BRIEF
Please copy the lines below exactly, from the first one through the line showing "fade_out, path), step)".

SUPPLIED MATERIAL
|---|

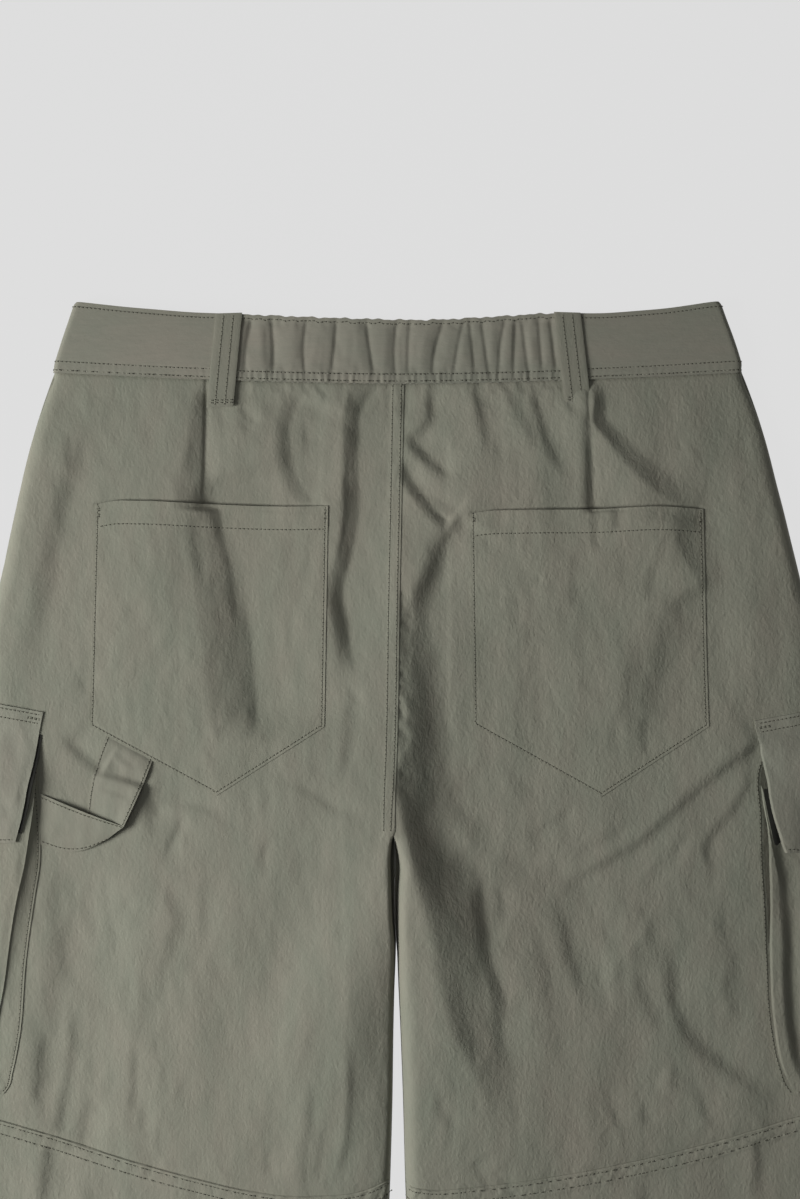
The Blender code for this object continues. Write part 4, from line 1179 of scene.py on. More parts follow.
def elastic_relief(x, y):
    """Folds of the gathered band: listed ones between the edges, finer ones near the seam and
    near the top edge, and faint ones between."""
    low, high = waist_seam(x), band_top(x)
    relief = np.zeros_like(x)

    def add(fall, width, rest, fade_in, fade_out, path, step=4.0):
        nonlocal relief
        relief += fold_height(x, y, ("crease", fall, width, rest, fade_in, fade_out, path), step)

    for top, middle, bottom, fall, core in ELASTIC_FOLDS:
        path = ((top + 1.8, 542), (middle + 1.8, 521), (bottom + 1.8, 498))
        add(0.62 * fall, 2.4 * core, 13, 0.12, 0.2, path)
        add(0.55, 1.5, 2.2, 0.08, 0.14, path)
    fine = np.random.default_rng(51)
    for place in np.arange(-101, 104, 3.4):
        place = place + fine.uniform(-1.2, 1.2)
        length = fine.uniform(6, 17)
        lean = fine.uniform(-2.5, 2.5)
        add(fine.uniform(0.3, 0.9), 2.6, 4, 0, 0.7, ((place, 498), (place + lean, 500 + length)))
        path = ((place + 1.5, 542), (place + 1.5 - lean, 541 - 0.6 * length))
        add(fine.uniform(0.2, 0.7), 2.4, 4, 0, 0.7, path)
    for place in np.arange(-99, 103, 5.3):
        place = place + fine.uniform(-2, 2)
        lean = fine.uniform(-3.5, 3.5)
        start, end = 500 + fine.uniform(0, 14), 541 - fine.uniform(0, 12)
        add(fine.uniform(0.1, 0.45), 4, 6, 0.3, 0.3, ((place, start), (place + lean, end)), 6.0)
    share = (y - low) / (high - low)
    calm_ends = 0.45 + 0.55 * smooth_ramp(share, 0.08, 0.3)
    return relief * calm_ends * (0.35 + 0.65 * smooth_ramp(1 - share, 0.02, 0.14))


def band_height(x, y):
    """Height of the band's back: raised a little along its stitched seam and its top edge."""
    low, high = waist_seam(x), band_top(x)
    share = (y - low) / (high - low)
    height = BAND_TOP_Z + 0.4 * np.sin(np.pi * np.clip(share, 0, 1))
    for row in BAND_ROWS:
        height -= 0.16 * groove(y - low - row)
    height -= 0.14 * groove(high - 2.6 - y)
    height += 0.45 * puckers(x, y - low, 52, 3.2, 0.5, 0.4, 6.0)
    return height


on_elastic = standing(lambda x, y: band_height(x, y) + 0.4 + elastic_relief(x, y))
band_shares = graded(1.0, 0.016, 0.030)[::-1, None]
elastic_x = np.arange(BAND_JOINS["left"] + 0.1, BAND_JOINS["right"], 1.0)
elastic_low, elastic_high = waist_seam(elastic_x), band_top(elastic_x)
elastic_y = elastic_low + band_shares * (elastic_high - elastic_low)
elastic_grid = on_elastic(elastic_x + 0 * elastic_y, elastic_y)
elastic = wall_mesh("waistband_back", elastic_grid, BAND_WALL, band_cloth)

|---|

THE ANSWER
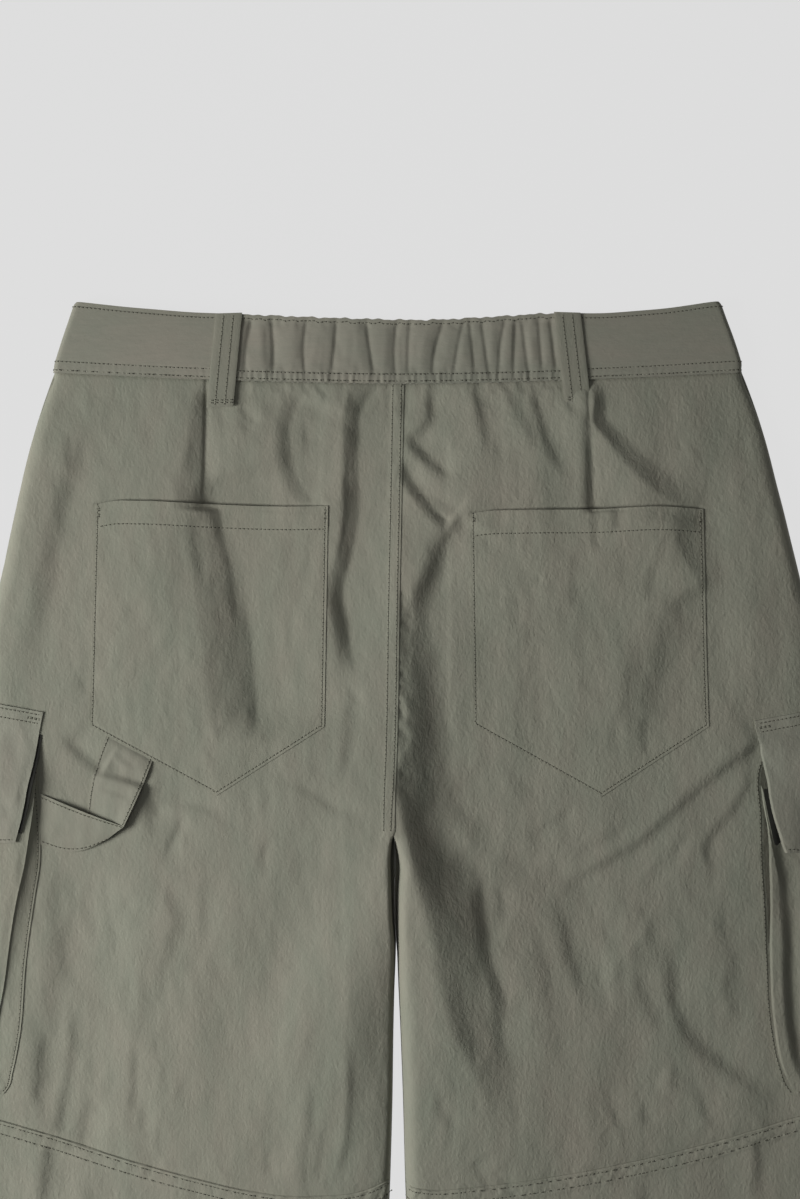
The Blender code for this object continues. Write part 4, from line 1179 of scene.py on. More parts follow.
def elastic_relief(x, y):
    """Folds of the gathered band: listed ones between the edges, finer ones near the seam and
    near the top edge, and faint ones between."""
    low, high = waist_seam(x), band_top(x)
    relief = np.zeros_like(x)

    def add(fall, width, rest, fade_in, fade_out, path, step=4.0):
        nonlocal relief
        relief += fold_height(x, y, ("crease", fall, width, rest, fade_in, fade_out, path), step)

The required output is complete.